Cohen-Biograf Thomas Kraft Foto: Marina Maisel

80 Jahre alt ist er am 21. September geworden: Leonard Cohen. Dem Poeten, Erzähler, Musiker, Sänger und Weltstar widmete das Kulturzentrum der Israelitischen Kultusgemeinde im Rahmen der Jüdischen Kulturtage an diesem Tag eine eindrucksvolle Hommage. Der Faszination, die von dem großen jüdischen Künstler ausgeht, konnten sich auch die Gäste der Veranstaltung im Gemeindezentrum am Jakobsplatz nicht entziehen.

Einen wesentlichen Beitrag, der facettenreichen Persönlichkeit Leonard Cohens näherzukommen, lieferte der Autor und Literaturkritiker Thomas Kraft mit seiner Cohen-Biografie, die im Maro-Verlag erschienen ist. »Ein kleines, aber sehr feines Werk«, wie Ellen Presser, Leiterin des IKG-Kulturzentrums, kurz und treffend feststellte. Sehr persönliche Reflexionen zur Rezeption Cohens in Deutschland seit Ende der 60er-Jahre steuerte Gert Heidenreich bei, eine der bekanntesten Stimmen des Bayerischen Rundfunks.
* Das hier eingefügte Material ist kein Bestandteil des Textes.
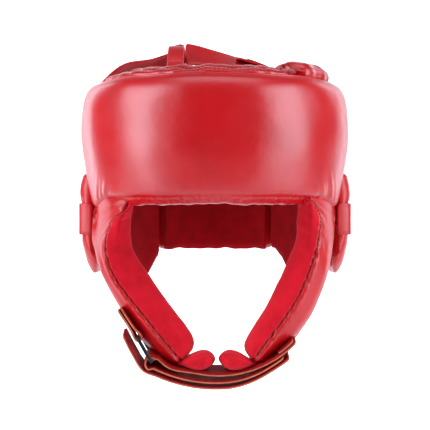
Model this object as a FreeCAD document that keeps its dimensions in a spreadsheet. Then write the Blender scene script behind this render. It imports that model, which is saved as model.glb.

Konzert Er hatte sich an dem Abend die Schlüsselstellen der Biografie Krafts herausgesucht, etwa diese: »Wer Cohen je bei einem Konzert erleben durfte, hat gemerkt, wie sehr er die Wertschätzung seines Publikums genießt, wie er in der Lage ist, gleichsam magische Stimmungen zu erzeugen und mit eigenwilligem Gitarrenspiel und einer brüchigen Stimme die Menschen zu erreichen.«

1968 brachte der Sohn einer jüdischen Industriellenfamilie aus Toronto sein erstes Album heraus: »Songs of Leonard Cohen«. Es war der Beginn einer sensationellen Bühnenkarriere, die bis heute anhält. Songs wie »Suzanne«, »Sisters of Mercy«, »First we take Manhattan« oder »Hallelujah« brannten sich in die Köpfe ganzer Generationen ein. Auch bei der »Geburtstagsfeier« im jüdischen Gemeindezentrum, bei der immer wieder seltene Filmsequenzen und Fotos des Künstlers gezeigt wurden, sorgte seine Musik für tief gehende Emotionen. Lena Wachter, begleitet von Steven Lichtenwimmer an der Gitarre, erntete mit ihren Interpretationen der Cohen-Lieder lang anhaltenden Applaus.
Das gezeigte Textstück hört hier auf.